Families can’t build a more stable future when they’re torn apart and have no time for school or for work — when they are focused only on their immediate survival.
Unfortunately, these circumstances have become just as much the way of life here, as the time between droughts gets shorter and shorter. Just the year before last, in 2012, a widespread food crisis grabbed headlines and devastated millions in Niger. Families are still recovering and were not prepared to cope with yet another blow.
In early February, the U.N. called attention to the life-threatening situation, appealing for $2 billion to prevent more than 20 million people from starving across the Sahel, including Niger, Mali, Burkina Faso, Cameroon, Chad, Gambia, Mauritania, Nigeria and Senegal.
Addressing immediate needs, protecting progress
Sitting with Hawa, watching the dust swirl in the bright light of the mid-day sun, such massive needs are distilled into the voice of this single mother — into the wide eyes of her little daughter, Ramatou. When I ask her what she needs, Hawa doesn’t hesitate.
“We need help, especially food. But we are willing to work,” she says with a small, determined smile.
During the last crisis in 2012, Mercy Corps provided emergency food assistance and cash-for-work projects that both prepared the land for better cultivation and helped people earn money to buy food during the height of the shortages.
“When Mercy Corps helped, we even cooked three times a day!” Hawa exclaims when I ask her what that assistance meant to her.
We also distributed goats and improved seeds designed to withstand the dry conditions. The harvest was better the next year, and women learned how to process the new crops into products they could sell at the market.
Hawa started a business selling peanut oil, and her two goats gave birth three times. They had enough food to eat and to make a living; for the first time, she was earning an income on her own.
But another drought, so soon, threatens to destroy the secure foundation Hawa is just starting to build. Now there aren’t enough peanuts to make the oil, and there isn’t enough fodder to keep the goats breeding and producing milk. Without enough time to save money or prepare for another crisis, she is struggling again.
That’s why another emergency intervention is necessary. We’ve put the tools in place for families to build resilience to these recurring droughts — improved seeds produce crops optimized for the conditions; goats provide new income that’s not dependent on rain; village savings and loans groups create financial safety nets.
But we need to make sure these advances are not wiped out in the midst of this crisis.
Our teams asked Hawa and her village — and many more in the region — what they need most to make it through. Right now, it’s cash-for-work to buy food at the market and drought-resistant seeds to replant for a better harvest this coming fall.
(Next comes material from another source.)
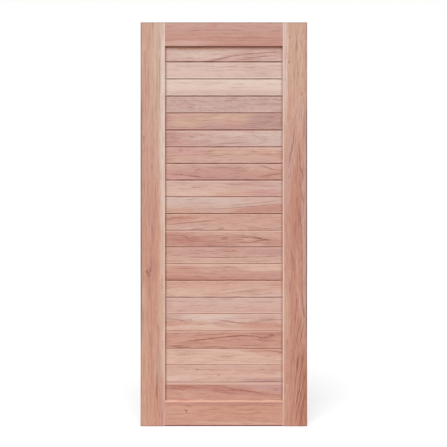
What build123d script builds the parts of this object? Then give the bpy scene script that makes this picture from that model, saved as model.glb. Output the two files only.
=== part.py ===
# A boarded wooden door leaf: two stiles and two rails, mortised together, hold a panel of
# horizontal tongue-and-groove boards. Both faces are alike.
# X runs across the leaf from the hinge edge, Y through its thickness with the front at -Y, and
# Z is up. The origin is on the hinge edge, at the stile's foot and mid-thickness. Millimetres.
import os
from itertools import cycle

from build123d import *

# Leaf
LEAF_WIDTH = 866.0
LEAF_HEIGHT = 2100.0
LEAF_THICKNESS = 35.0

# Stiles and rails
STILE_WIDTH = 127.0
TOP_RAIL_HEIGHT = 123.0
BOTTOM_RAIL_HEIGHT = 134.0
OUTER_ARRIS = 2.0             # radius of the long corners at the leaf's two edges
INNER_ARRIS = 1.5             # radius of the corners along the panel
RAIL_BEVEL_HEIGHT = 6.5       # the bottom rail's long corners slope, the upper ones to shed water
RAIL_BEVEL_DEPTH = 5.0

# Mortise and tenon joints
TENON_LENGTH = 82.0
TENON_THICKNESS = 12.0
TENON_SETBACK = 26.0          # from the top rail's top, or the bottom rail's foot, to the tenon
TENON_TO_GROOVE = 6.0         # wood between a tenon and the panel groove
TENON_CLEARANCE = 0.15
MORTISE_END_CLEARANCE = 0.8

# Groove that houses the panel, ploughed in the stiles and rails
PANEL_HOUSING = 10.0          # how far the panel enters the frame
GROOVE_END_CLEARANCE = 0.8
GROOVE_CLEARANCE = 0.15       # at each face of the boards

# Boards, from the top down. Each covers what shows of it, from joint to joint.
FIRST_BOARD_COVER = 81.0
BOARD_COVERS = [89.0, 89.0, 88.0, 89.0, 88.0, 86.0, 87.0, 87.0, 87.0, 87.0,
                87.0, 88.0, 86.0, 88.0, 86.0, 89.0, 91.0, 86.0, 90.0]
LAST_BOARD_LIMIT = 130.0      # the last board covers what is left, up to this
BOARD_THICKNESS = 18.0
JOINT_GAP = 1.0
BOARD_BEVEL = 1.5
TONGUE_THICKNESS = 6.0
TONGUE_LENGTH = 7.5
TONGUE_CLEARANCE = 0.15       # at each cheek
TONGUE_TIP_CLEARANCE = 0.8

# Worked out from the sizes above
FACE = LEAF_THICKNESS / 2
INNER_LEFT = STILE_WIDTH
INNER_RIGHT = LEAF_WIDTH - STILE_WIDTH
SILL = BOTTOM_RAIL_HEIGHT
HEAD = LEAF_HEIGHT - TOP_RAIL_HEIGHT
GROOVE_HALF = BOARD_THICKNESS / 2 + GROOVE_CLEARANCE
GROOVE_DEPTH = PANEL_HOUSING + GROOVE_END_CLEARANCE
TENON_HALF = TENON_THICKNESS / 2
TOP_TENON = (HEAD + GROOVE_DEPTH + TENON_TO_GROOVE, LEAF_HEIGHT - TENON_SETBACK)
BOTTOM_TENON = (TENON_SETBACK, SILL - GROOVE_DEPTH - TENON_TO_GROOVE)


def block(x0, x1, z0, z1, half_thickness):
    """A block about the leaf's middle plane, between two places across and two heights."""
    return Pos((x0 + x1) / 2, 0, (z0 + z1) / 2) * Box(abs(x1 - x0), 2 * half_thickness, z1 - z0)


def run(section, x0, x1):
    """A bar from one place across to another, of a section given as (Y, Z) points."""
    face = make_face(Plane.YZ * Polyline(*section, close=True))
    return Pos(x0, 0, 0) * extrude(face, x1 - x0, dir=(1, 0, 0))


def both_faces(half_section):
    """A whole section from the points of its back half, which its front half mirrors."""
    return half_section + [(-y, z) for y, z in reversed(half_section)]


def face_corners(shape, axis, place):
    """The edges along an axis where the leaf's two faces meet the side at that place."""
    along = shape.edges().filter_by(axis)
    on_faces = along.filter_by(lambda e: abs(abs(e.center().Y) - FACE) < 0.01)
    if axis == Axis.Z:
        return on_faces.filter_by(lambda e: abs(e.center().X - place) < 0.01)
    return on_faces.filter_by(lambda e: abs(e.center().Z - place) < 0.01)


def stile(outer_x, inner_x):
    """A stile between its outer and inner edges, grooved and mortised on the inner edge."""
    inward = 1 if inner_x > outer_x else -1
    shape = block(outer_x, inner_x, 0, LEAF_HEIGHT, FACE)
    shape = fillet(face_corners(shape, Axis.Z, outer_x), OUTER_ARRIS)
    shape = fillet(face_corners(shape, Axis.Z, inner_x), INNER_ARRIS)
    groove_end = inner_x - inward * GROOVE_DEPTH
    shape -= block(groove_end, inner_x, SILL - GROOVE_DEPTH, HEAD + GROOVE_DEPTH, GROOVE_HALF)
    mortise_end = inner_x - inward * (TENON_LENGTH + MORTISE_END_CLEARANCE)
    for low, high in (TOP_TENON, BOTTOM_TENON):
        shape -= block(
            mortise_end, inner_x,
            low - TENON_CLEARANCE, high + TENON_CLEARANCE, TENON_HALF + TENON_CLEARANCE,
        )
    return shape


def with_tenons(rail, heights):
    """A rail with its two tenons, which are one length of wood with it."""
    return rail + block(INNER_LEFT - TENON_LENGTH, INNER_RIGHT + TENON_LENGTH, *heights, TENON_HALF)


def top_rail():
    section = both_faces([
        (GROOVE_HALF, HEAD + GROOVE_DEPTH), (GROOVE_HALF, HEAD), (FACE, HEAD), (FACE, LEAF_HEIGHT),
    ])
    rail = run(section, INNER_LEFT, INNER_RIGHT)
    rail = fillet(face_corners(rail, Axis.X, HEAD), INNER_ARRIS)
    return with_tenons(rail, TOP_TENON)


def bottom_rail():
    section = both_faces([
        (GROOVE_HALF, SILL - GROOVE_DEPTH), (GROOVE_HALF, SILL), (FACE - RAIL_BEVEL_DEPTH, SILL),
        (FACE, SILL - RAIL_BEVEL_HEIGHT), (FACE, RAIL_BEVEL_HEIGHT), (FACE - RAIL_BEVEL_DEPTH, 0),
    ])
    return with_tenons(run(section, INNER_LEFT, INNER_RIGHT), BOTTOM_TENON)


def joint_heights():
    """The heights of the joints between boards, from the head to the sill, both included."""
    heights = [HEAD, HEAD - FIRST_BOARD_COVER]
    for cover in cycle(BOARD_COVERS):
        if heights[-1] - SILL <= LAST_BOARD_LIMIT:
            return heights + [SILL]
        heights.append(heights[-1] - cover)


def tongued_edge(joint):
    """Back half of a board's upper edge at a joint: tongue, shoulder and bevel."""
    shoulder = joint - JOINT_GAP / 2
    half = BOARD_THICKNESS / 2
    tongue = TONGUE_THICKNESS / 2
    return [
        (tongue, shoulder + TONGUE_LENGTH), (tongue, shoulder),
        (half - BOARD_BEVEL, shoulder), (half, shoulder - BOARD_BEVEL),
    ]


def grooved_edge(joint):
    """Back half of a board's lower edge at a joint: bevel, shoulder and the groove for a tongue."""
    shoulder = joint + JOINT_GAP / 2
    half = BOARD_THICKNESS / 2
    slot = TONGUE_THICKNESS / 2 + TONGUE_CLEARANCE
    slot_end = joint - JOINT_GAP / 2 + TONGUE_LENGTH + TONGUE_TIP_CLEARANCE
    return [
        (half, shoulder + BOARD_BEVEL), (half - BOARD_BEVEL, shoulder),
        (slot, shoulder), (slot, slot_end),
    ]


def board(top, foot):
    """A board between two joints. The first and last enter the rails with a plain edge."""
    half = BOARD_THICKNESS / 2
    upper = [(half, HEAD + PANEL_HOUSING)] if top == HEAD else tongued_edge(top)
    lower = [(half, SILL - PANEL_HOUSING)] if foot == SILL else grooved_edge(foot)
    return run(both_faces(upper + lower), INNER_LEFT - PANEL_HOUSING, INNER_RIGHT + PANEL_HOUSING)


def main():
    os.makedirs("parts", exist_ok=True)
    pieces = {
        "hinge_stile": stile(0, INNER_LEFT),
        "lock_stile": stile(LEAF_WIDTH, INNER_RIGHT),
        "top_rail": top_rail(),
        "bottom_rail": bottom_rail(),
    }
    joints = joint_heights()
    for number, (top, foot) in enumerate(zip(joints, joints[1:]), start=1):
        pieces[f"board_{number:02d}"] = board(top, foot)
    for name, shape in pieces.items():
        export_step(shape, f"parts/{name}.step")
        print(name, round(shape.volume / 1000), "cm3")


main()
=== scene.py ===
import math
from dataclasses import dataclass, field

import bpy
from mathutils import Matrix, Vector


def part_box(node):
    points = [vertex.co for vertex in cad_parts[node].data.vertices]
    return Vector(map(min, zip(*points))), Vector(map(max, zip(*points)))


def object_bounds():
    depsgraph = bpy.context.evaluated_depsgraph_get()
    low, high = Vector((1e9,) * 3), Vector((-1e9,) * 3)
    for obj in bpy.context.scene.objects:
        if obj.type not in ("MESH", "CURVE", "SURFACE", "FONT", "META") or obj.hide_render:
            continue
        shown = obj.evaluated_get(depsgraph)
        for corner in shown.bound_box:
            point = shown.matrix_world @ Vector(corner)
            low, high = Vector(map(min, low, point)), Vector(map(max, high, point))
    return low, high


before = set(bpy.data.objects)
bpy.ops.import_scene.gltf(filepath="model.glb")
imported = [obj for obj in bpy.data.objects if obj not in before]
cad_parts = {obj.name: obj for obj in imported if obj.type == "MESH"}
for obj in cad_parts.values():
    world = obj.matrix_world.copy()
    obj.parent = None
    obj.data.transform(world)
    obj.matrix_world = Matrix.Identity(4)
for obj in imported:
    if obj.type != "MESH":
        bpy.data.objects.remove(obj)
cad_low, cad_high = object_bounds()

# Where the leaf lies in the square photograph, in pixels
PHOTO_SIDE = 447
LEAF_LEFT_PX = 140.6
LEAF_RIGHT_PX = 307.1
LEAF_TOP_PX = 22.3
LEAF_FOOT_PX = 426.4

# Camera, light and floor, with angles in degrees
CAMERA_DISTANCE = 4.0
SENSOR_WIDTH = 36.0           # millimetres
KEY_ELEVATION = 53
KEY_AZIMUTH = -6              # a little to the left of straight in front
KEY_SPREAD = 46
KEY_STRENGTH = 3.37
SKY_STRENGTH = 0.3            # on the leaf. The camera sees a white sky.
FLOOR_HALF = 12.0
PAPER_GREY = 0.5              # the floor's own colour
PAPER_GLOW = 0.5              # added to it where the camera or a reflection sees it

MM_PER_METRE = 1000

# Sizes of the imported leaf
LEAF_HEIGHT = 2100
LEAF_THICKNESS = 35
STILE_WIDTH = 127
OPENING_WIDTH = 612           # between the stiles
SILL = 134                    # top of the bottom rail
TONGUE_LENGTH = 7.5           # each board's tongue, hidden in the board above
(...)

Investing in stronger communities
That kind of urgent assistance is part of our ongoing efforts to help families adapt to the challenging new reality. Our work throughout Niger helps mothers learn about proper nutrition, families learn how to earn better incomes, and communities learn new ways to keep animals healthy, manage new wells and use new farming techniques that make the most of limited resources.
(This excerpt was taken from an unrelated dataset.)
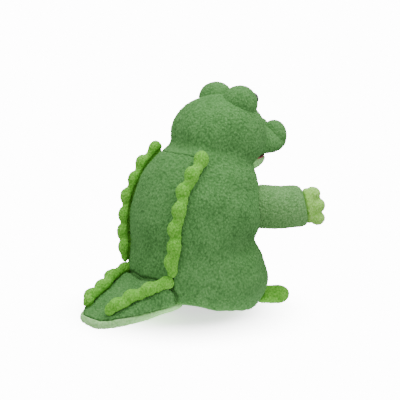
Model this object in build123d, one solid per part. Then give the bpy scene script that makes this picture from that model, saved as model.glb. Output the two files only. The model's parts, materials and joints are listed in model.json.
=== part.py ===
from build123d import *
import math
import os

# Crocodile hand puppet with a moving mouth, sewn from plush round stuffing.
# Millimetres, +Z up. The puppet sits on its hem, feet and tail and faces -Y.
# Shapes are built about the axis of the hand sleeve and moved by origin_shift when they are written,
# so that the origin lies on the ground under the middle of the whole puppet.
origin_shift = -18.5

# cloth, stuffing and room between pieces
plush = 3.0            # thickness of the outer plush
lining = 1.4           # thickness of the lining cloth
board = 1.5            # thickness of the stiff mouth boards
tuck = 0.3             # room between a skin and what it covers
travel_gap = 0.5       # room between bodies that move on each other

# trunk: a round body, its radius given at six heights
base_radius = 74.0
hip_radius = 86.0
hip_height = 44.0
waist_radius = 79.5
waist_height = 86.0
chest_radius = 80.5
chest_height = 118.0
shoulder_radius = 61.0
shoulder_height = 177.0
nape_radius = 44.0
nape_height = 201.0
belly_depth = 66.0     # the belly is flat, this far in front of the sleeve's axis
seam_x = 41.0          # the long seams of the back and belly panels lie this far from the middle
hem_height = 14.0
hem_lift_start = -45.0  # the hem leaves the ground behind this line
hem_lift_angle = 13.0   # and rises by this angle
sleeve_radius = 36.0
sleeve_bottom = 18.0
sleeve_top = 128.0

# neck and head: concentric ball shapes about the neck's pivot
neck_y = -30.0
neck_z = 208.0
neck_radius = 71.5
neck_wall = 13.0
neck_rim_drop = 22.0    # the neck's rim lies this far below the pivot
neck_front_cut = 18.0   # the neck is open in front of this line, measured from the pivot
neck_hole_radius = 33.0
neck_hole_y = -12.0
head_y = -33.6
head_z = 214.0
head_radius = 60.0
head_half_height = 49.0
throat_radius = 27.0
throat_top = 204.0

# snout: three rounded sections, each with its distance from the head's middle, width and height
snout_root_reach = 36.0
snout_root_width = 80.0
snout_root_height = 38.0
snout_mid_reach = 72.0
snout_mid_width = 72.0
snout_mid_height = 28.0
snout_tip_reach = 94.0
snout_tip_width = 46.0
snout_tip_height = 19.0
snout_corner = 8.0
nostril_radius = 17.0
nostril_x = 15.0
nostril_y = -111.0
nostril_z = 205.0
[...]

The goal is that communities can maintain their food security and thrive on their own — the same hope that Hawa has for her own life.
As we say our goodbyes so she can go fetch her goats from grazing in the fields, Hawa pauses and smiles. “We’re very grateful to Mercy Corps,” she says. “You helped us so we could be stronger.”
This latest food crisis puts our work to the test, no doubt. But it’s the strength I see in Hawa that makes me believe that long-term change is possible. And it's the strength of our supporters that will help Hawa and thousands of families get the food they need to survive this season — and have the resources to feed themselves in the future.